> STORED DATA:
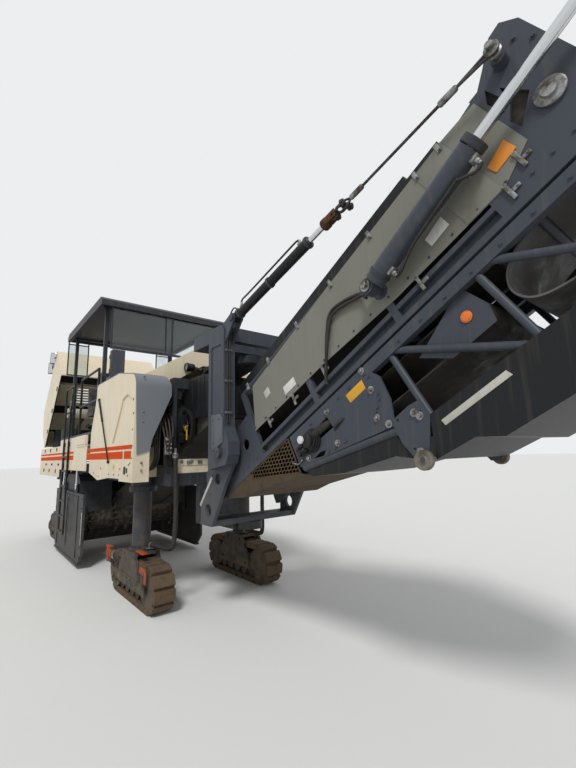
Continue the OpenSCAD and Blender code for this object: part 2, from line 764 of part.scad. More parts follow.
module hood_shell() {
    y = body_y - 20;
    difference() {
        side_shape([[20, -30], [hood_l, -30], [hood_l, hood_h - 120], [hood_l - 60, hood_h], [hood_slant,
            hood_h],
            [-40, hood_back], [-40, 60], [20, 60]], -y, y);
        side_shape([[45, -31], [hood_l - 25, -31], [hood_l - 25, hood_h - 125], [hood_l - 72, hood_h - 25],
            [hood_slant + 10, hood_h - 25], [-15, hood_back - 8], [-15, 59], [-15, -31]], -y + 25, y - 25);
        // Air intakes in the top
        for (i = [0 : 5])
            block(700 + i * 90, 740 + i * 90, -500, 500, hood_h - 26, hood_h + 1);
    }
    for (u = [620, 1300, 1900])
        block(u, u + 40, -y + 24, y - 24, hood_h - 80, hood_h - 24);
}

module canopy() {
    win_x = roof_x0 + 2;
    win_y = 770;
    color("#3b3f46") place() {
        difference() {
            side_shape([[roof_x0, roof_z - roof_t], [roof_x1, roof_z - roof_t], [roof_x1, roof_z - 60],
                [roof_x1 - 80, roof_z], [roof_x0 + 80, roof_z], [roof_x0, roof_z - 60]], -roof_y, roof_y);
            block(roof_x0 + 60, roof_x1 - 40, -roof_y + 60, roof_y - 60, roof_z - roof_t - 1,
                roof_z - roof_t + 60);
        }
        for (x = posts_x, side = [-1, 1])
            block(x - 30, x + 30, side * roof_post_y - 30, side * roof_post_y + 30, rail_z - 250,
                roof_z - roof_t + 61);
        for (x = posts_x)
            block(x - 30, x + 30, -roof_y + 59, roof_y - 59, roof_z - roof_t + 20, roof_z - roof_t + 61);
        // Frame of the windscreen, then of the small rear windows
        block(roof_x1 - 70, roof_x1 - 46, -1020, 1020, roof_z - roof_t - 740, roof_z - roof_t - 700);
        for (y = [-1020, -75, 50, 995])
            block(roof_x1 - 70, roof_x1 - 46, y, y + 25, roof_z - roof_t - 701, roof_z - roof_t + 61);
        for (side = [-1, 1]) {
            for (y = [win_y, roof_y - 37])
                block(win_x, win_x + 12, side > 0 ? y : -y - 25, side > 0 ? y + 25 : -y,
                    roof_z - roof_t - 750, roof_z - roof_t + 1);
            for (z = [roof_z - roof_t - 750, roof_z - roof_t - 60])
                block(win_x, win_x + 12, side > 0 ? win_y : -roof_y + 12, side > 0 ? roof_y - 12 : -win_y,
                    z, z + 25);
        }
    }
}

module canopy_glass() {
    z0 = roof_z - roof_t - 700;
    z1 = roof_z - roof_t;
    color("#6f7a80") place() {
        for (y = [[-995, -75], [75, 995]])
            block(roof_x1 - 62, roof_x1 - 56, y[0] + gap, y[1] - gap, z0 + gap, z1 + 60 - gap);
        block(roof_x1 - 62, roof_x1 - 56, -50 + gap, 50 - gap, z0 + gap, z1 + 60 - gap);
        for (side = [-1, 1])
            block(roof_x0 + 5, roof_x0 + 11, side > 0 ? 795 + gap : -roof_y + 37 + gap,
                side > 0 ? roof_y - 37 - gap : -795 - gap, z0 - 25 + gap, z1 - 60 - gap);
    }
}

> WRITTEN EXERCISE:
Reproduce each line verbatim.

> THE ANSWER:
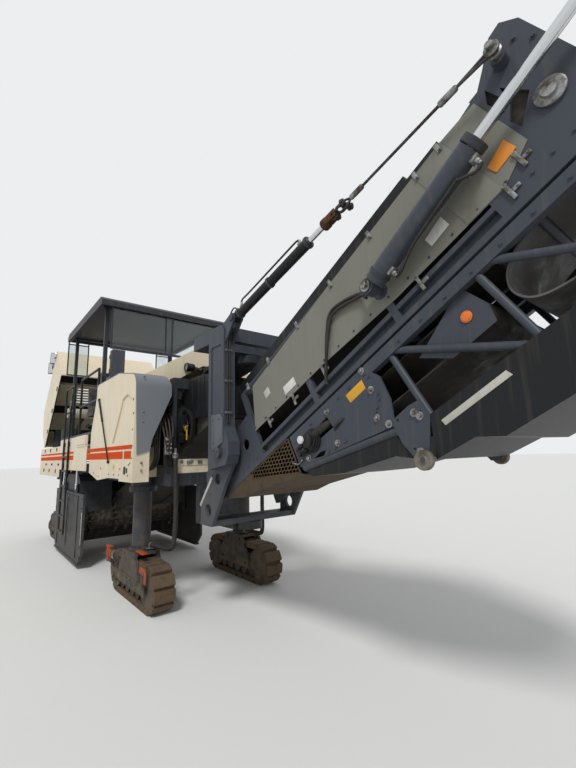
Continue the OpenSCAD and Blender code for this object: part 2, from line 764 of part.scad. More parts follow.
module hood_shell() {
    y = body_y - 20;
    difference() {
        side_shape([[20, -30], [hood_l, -30], [hood_l, hood_h - 120], [hood_l - 60, hood_h], [hood_slant,
            hood_h],
            [-40, hood_back], [-40, 60], [20, 60]], -y, y);
        side_shape([[45, -31], [hood_l - 25, -31], [hood_l - 25, hood_h - 125], [hood_l - 72, hood_h - 25],
            [hood_slant + 10, hood_h - 25], [-15, hood_back - 8], [-15, 59], [-15, -31]], -y + 25, y - 25);
        // Air intakes in the top
        for (i = [0 : 5])
            block(700 + i * 90, 740 + i * 90, -500, 500, hood_h - 26, hood_h + 1);
    }
    for (u = [620, 1300, 1900])
        block(u, u + 40, -y + 24, y - 24, hood_h - 80, hood_h - 24);
}

module canopy() {
    win_x = roof_x0 + 2;
    win_y = 770;
    color("#3b3f46") place() {
        difference() {
            side_shape([[roof_x0, roof_z - roof_t], [roof_x1, roof_z - roof_t], [roof_x1, roof_z - 60],
                [roof_x1 - 80, roof_z], [roof_x0 + 80, roof_z], [roof_x0, roof_z - 60]], -roof_y, roof_y);
            block(roof_x0 + 60, roof_x1 - 40, -roof_y + 60, roof_y - 60, roof_z - roof_t - 1,
                roof_z - roof_t + 60);
        }
        for (x = posts_x, side = [-1, 1])
            block(x - 30, x + 30, side * roof_post_y - 30, side * roof_post_y + 30, rail_z - 250,
                roof_z - roof_t + 61);
        for (x = posts_x)
            block(x - 30, x + 30, -roof_y + 59, roof_y - 59, roof_z - roof_t + 20, roof_z - roof_t + 61);
        // Frame of the windscreen, then of the small rear windows
        block(roof_x1 - 70, roof_x1 - 46, -1020, 1020, roof_z - roof_t - 740, roof_z - roof_t - 700);
        for (y = [-1020, -75, 50, 995])
            block(roof_x1 - 70, roof_x1 - 46, y, y + 25, roof_z - roof_t - 701, roof_z - roof_t + 61);
        for (side = [-1, 1]) {
            for (y = [win_y, roof_y - 37])
                block(win_x, win_x + 12, side > 0 ? y : -y - 25, side > 0 ? y + 25 : -y,
                    roof_z - roof_t - 750, roof_z - roof_t + 1);
            for (z = [roof_z - roof_t - 750, roof_z - roof_t - 60])
                block(win_x, win_x + 12, side > 0 ? win_y : -roof_y + 12, side > 0 ? roof_y - 12 : -win_y,
                    z, z + 25);
        }
    }
}

module canopy_glass() {
    z0 = roof_z - roof_t - 700;
    z1 = roof_z - roof_t;
    color("#6f7a80") place() {
        for (y = [[-995, -75], [75, 995]])
            block(roof_x1 - 62, roof_x1 - 56, y[0] + gap, y[1] - gap, z0 + gap, z1 + 60 - gap);
        block(roof_x1 - 62, roof_x1 - 56, -50 + gap, 50 - gap, z0 + gap, z1 + 60 - gap);
        for (side = [-1, 1])
            block(roof_x0 + 5, roof_x0 + 11, side > 0 ? 795 + gap : -roof_y + 37 + gap,
                side > 0 ? roof_y - 37 - gap : -795 - gap, z0 - 25 + gap, z1 - 60 - gap);
    }
}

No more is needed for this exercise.